AMY GOODMAN: We are broadcasting from Paris, France, at the United Nations climate summit, where [negotiators] from 195 countries have approved draft text for what they hope will form a global accord to curb carbon emissions by the end of this week. The document still contains more than 900 square brackets to signify areas of disagreement. Contentious issues that will need to be resolved include financing for developing countries, the precise carbon emission reduction targets, and whether or not the text will explicitly outline different responsibilities for developing and developed countries, that are responsible for the majority of carbon emissions to date.

A day after negotiators reached their draft agreement, indigenous people from around the world took to the waters here in Paris to demand their rights be included in the final accord. While indigenous communities are often at the front lines of climate change, indigenous leaders here in Paris say they fear their rights may be left out of the deal. On Sunday, the indigenous groups staged a kayak flotilla paddling along the Villette Canal. On a bridge over the canal, they unfurled banners to demand the end of oil drilling on indigenous lands and the defense of water. Standing on the bridge as kayakers sailed beneath us, I spoke with Clayton Thomas-Muller, a Cree activist from Canada.

CLAYTON THOMAS-MULLER: We have indigenous peoples from dozens of First Nations and indigenous nations, from the Amazon to the Arctic, that are all here on this canal in Paris. They’re coming down the river to really, you know, demonstrate our commitment to protect the sacredness of Mother Earth. You know, we’re very, very concerned about the fact that reference to indigenous rights and human rights have been moved into an annex in the Paris text.

AMY GOODMAN: What does that mean?

CLAYTON THOMAS-MULLER: Well, what it means is that in the operational language of the Paris agreement, the European Union, the U.K. and Norway and the United States have been meddling in having indigenous peoples’ rights protected in the agreement, in the new climate agreement.

AMY GOODMAN: What does it mean to put them into an annex?

CLAYTON THOMAS-MULLER: Well, it means that they’ve been put aside to be discussed after the weekend. And so we’re extremely concerned. And so, today’s action is about asserting our territorial jurisdiction and sovereignty as indigenous peoples. We have rights, priority rights. And today’s action is about sharing our cosmology and connection to the sacredness of Mother Earth with the world.

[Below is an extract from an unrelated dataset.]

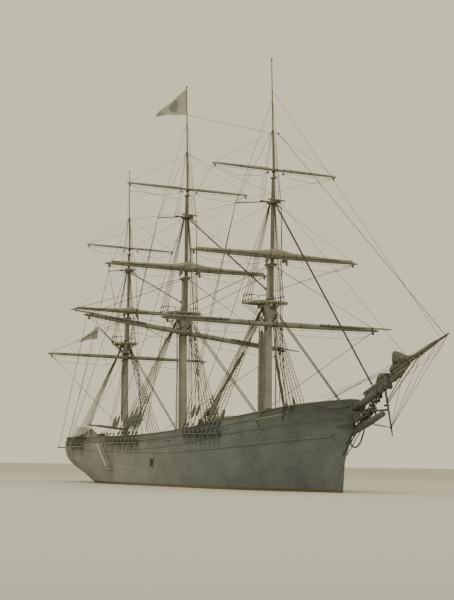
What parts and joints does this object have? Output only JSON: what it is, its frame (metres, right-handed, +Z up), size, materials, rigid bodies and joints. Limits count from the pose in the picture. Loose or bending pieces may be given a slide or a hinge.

AMY GOODMAN: Cree activist Clayton Thomas-Muller, speaking at a kayak flotilla here in Paris, France, where indigenous people from across the Americas described the threats they face to their lands and livelihoods. The Mundurukú people of Brazil are fighting a series of mega-dams that could bring massive deforestation, flooding and displacement, while the Beaver Lake Cree Nation in Alberta, Canada, fight tar sands extraction. Democracy Now!’s Amy Littlefield spoke to some of the participants.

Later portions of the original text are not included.